Acabava de se salvar, acabava de se perder. Desejou morrer logo ali: “ Era como se me tivesse atirado para dentro de um poço – para dentro de um buraco sem fundo…

Como não sei se conhecem a história, não quero estragar-vos a leitura Mas foi assim que, no final do século XIX, nasceu Jim, numa short story de culpa e desonra, ainda mais brutalmente exposta pelo salvamento do Patna e dos oitocentos peregrinos perpetrada pela ínvia mão do Omnipotente. Se a história tivesse terminado aqui, Jim teria sido consumido em fogo lento pelas chamas rubras do inferno. Só que Joseph Conrad, instado pelo editor da Maga, a Blackwood’s Magazine, decidiu seguir Jim e o terrível peso da honra perdida.
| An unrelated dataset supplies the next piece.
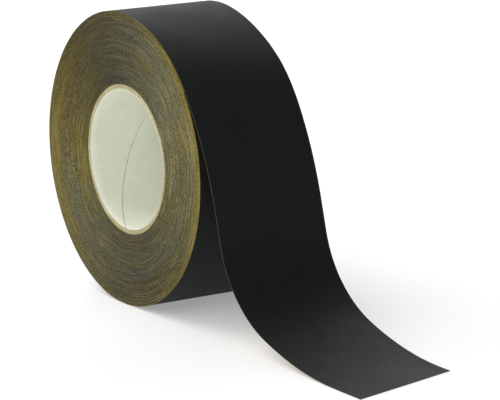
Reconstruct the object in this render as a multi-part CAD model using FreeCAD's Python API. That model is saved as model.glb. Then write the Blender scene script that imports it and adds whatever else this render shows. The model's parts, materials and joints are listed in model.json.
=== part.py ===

Em treze números da Maga, o escritor polaco escolheu inverter a narrativa bíblica. Por uma indecidível culpa – ainda hoje estou para saber se por mimética sede do conhecimento divino se por, em Eva, ter entrevisto, mais abaixo, lábios tão beijáveis como beijáveis eram os que acima já conhecia – Adão foi expulso do Paraíso. Na narrativa conradiana, se nalgum lugar, é no Paraíso que Jim pode talvez redimir-se do peso de culpa pior do que a herdade de Adão.

Marlow, o alter ego de Conrad, conduz Jim a Patusan, uma ilha remota onde o fará descobrir lábios, outra Eva e algumas indonésias bem aventuranças de Jardim Celeste. Tudo cercado pelo terrestre rumor da culpa e da indelével memória da fraqueza original e da ignomínia que a acompanha.

Lord Jim fica bem nesta Página Negra. Podemos beber com ele uma cerveja, uma água mineral que refresque a garganta e lhe permita, noite dentro, contar-nos, como contou a Marlow e Marlow a Conrad, a aventura de Patusan e de como, da abjecção, se ergueu a Tuan, Lord, Senhor de um romântico paraíso.